TO DO: What is to be transcribed is the run of lines opening with the one that has "for vert in" and closing with the one that has "bpy.context.scene.collection.objects.link(empty)", and only that run, exactly.

#####

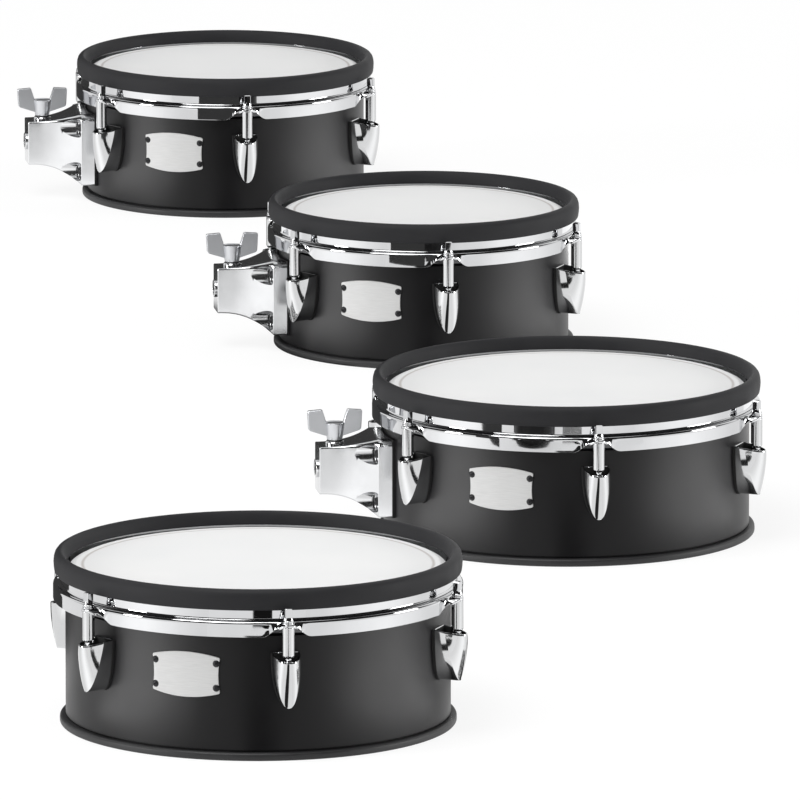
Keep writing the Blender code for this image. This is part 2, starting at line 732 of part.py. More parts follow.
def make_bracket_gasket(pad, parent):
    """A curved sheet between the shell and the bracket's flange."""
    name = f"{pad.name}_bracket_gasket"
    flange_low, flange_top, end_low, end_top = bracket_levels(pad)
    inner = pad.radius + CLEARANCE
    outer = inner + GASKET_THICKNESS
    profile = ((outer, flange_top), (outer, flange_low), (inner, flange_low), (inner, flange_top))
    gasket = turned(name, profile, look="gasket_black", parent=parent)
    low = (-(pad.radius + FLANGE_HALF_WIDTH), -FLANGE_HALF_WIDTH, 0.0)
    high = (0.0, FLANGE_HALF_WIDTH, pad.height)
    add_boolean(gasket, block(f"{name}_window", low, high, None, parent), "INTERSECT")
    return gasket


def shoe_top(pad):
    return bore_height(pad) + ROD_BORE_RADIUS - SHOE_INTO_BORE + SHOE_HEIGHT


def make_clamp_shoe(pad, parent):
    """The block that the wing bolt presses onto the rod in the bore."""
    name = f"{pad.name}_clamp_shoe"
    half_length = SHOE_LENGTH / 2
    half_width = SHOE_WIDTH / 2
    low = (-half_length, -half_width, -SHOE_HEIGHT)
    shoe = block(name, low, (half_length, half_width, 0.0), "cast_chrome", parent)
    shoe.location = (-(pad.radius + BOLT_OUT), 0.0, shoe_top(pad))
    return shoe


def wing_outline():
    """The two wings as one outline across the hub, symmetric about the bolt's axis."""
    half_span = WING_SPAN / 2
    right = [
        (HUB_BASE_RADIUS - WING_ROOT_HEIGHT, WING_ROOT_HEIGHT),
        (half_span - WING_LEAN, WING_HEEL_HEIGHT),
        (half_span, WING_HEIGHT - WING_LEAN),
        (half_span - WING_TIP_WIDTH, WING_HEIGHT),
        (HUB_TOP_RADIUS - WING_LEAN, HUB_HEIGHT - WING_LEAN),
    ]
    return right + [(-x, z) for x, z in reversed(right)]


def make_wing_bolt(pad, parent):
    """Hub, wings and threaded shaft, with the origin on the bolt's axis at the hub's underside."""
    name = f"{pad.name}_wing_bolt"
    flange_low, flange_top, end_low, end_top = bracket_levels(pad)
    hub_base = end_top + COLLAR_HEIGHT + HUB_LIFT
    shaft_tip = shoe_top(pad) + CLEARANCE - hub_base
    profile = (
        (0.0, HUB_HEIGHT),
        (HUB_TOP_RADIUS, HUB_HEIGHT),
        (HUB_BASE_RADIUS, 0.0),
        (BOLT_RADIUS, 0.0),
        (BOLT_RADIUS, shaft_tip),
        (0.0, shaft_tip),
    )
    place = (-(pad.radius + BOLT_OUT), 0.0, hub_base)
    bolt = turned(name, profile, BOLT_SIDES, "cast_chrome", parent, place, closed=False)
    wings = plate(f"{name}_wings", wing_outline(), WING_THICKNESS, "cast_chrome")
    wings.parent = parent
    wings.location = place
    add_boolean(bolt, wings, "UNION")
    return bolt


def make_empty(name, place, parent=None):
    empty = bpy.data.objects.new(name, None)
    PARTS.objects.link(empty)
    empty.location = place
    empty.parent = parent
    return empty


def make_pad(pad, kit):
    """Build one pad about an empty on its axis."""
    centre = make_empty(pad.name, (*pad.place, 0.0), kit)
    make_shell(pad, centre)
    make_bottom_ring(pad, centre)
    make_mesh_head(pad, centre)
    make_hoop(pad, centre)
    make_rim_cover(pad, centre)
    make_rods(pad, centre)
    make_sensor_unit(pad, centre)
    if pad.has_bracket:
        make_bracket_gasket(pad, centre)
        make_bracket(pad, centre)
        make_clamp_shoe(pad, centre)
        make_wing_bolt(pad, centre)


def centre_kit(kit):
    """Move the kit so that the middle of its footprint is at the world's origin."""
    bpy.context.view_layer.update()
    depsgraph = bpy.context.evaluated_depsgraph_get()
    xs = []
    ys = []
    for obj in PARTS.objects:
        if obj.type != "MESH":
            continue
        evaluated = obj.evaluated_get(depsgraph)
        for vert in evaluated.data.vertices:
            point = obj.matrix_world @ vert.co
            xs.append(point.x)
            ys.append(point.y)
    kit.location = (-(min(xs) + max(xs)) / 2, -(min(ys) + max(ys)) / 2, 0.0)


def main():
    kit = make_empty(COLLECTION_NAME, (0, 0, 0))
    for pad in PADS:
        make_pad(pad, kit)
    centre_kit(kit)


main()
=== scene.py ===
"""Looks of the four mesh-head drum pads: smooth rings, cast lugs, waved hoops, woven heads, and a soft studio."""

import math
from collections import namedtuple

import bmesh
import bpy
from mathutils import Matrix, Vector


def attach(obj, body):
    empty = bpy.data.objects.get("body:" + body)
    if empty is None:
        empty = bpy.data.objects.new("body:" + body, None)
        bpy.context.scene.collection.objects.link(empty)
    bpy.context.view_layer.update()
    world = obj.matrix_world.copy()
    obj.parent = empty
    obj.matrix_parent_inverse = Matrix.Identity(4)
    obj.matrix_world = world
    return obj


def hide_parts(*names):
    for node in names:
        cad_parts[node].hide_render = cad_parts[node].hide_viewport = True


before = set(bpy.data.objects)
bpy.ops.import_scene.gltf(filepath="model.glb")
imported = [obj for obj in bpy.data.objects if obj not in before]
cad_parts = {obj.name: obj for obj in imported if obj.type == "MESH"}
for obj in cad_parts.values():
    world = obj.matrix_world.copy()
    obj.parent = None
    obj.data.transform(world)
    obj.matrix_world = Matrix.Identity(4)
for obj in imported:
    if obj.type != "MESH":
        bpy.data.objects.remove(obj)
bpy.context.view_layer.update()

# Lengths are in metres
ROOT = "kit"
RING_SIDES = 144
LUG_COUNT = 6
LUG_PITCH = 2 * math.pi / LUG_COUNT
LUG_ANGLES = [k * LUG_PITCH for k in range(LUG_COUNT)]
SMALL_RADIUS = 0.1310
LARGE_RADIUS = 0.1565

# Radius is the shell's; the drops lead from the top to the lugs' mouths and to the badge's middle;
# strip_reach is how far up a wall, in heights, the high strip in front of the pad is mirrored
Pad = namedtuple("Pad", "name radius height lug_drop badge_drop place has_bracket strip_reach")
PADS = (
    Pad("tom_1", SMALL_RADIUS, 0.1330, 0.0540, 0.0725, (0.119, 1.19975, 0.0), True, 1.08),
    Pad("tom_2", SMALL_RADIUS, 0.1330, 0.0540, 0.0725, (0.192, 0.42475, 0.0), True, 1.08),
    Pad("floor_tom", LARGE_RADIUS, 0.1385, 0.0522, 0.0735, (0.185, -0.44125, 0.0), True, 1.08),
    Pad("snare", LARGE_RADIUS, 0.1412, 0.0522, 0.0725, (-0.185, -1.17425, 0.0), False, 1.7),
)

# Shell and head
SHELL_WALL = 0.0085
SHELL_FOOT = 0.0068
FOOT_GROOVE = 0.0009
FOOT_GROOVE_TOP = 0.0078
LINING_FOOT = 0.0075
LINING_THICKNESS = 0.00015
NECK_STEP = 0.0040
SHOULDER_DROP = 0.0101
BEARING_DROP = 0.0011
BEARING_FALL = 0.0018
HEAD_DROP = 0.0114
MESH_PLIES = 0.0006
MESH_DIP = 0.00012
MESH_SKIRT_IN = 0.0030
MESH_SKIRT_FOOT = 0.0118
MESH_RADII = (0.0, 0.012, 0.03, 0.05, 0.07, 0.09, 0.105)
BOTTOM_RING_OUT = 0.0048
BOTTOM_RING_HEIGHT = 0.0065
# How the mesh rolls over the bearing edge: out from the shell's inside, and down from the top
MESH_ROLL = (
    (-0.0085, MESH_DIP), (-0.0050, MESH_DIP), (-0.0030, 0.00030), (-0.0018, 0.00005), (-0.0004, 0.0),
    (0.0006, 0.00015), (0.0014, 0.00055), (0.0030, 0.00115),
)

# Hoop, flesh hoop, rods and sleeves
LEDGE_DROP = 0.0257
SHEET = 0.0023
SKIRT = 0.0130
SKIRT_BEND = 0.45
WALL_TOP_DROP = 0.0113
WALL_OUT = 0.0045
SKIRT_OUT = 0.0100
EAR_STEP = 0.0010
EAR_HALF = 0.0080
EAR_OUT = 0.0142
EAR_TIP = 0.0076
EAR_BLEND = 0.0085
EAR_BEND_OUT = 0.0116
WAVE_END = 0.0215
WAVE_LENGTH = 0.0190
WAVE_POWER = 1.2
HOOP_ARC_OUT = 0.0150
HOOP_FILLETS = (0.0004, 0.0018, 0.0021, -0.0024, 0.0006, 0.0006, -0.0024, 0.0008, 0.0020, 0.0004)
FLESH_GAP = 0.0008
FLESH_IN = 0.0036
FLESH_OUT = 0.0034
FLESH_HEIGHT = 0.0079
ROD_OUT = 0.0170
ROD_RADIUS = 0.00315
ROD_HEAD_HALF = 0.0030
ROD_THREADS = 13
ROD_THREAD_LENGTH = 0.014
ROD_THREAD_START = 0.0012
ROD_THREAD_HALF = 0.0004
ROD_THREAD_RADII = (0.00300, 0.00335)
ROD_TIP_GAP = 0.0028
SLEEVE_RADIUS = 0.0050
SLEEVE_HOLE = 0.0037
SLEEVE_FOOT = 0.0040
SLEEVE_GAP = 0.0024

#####

RESULT OF THIS TASK:
        for vert in evaluated.data.vertices:
            point = obj.matrix_world @ vert.co
            xs.append(point.x)
            ys.append(point.y)
    kit.location = (-(min(xs) + max(xs)) / 2, -(min(ys) + max(ys)) / 2, 0.0)


def main():
    kit = make_empty(COLLECTION_NAME, (0, 0, 0))
    for pad in PADS:
        make_pad(pad, kit)
    centre_kit(kit)


main()
=== scene.py ===
"""Looks of the four mesh-head drum pads: smooth rings, cast lugs, waved hoops, woven heads, and a soft studio."""

import math
from collections import namedtuple

import bmesh
import bpy
from mathutils import Matrix, Vector


def attach(obj, body):
    empty = bpy.data.objects.get("body:" + body)
    if empty is None:
        empty = bpy.data.objects.new("body:" + body, None)
        bpy.context.scene.collection.objects.link(empty)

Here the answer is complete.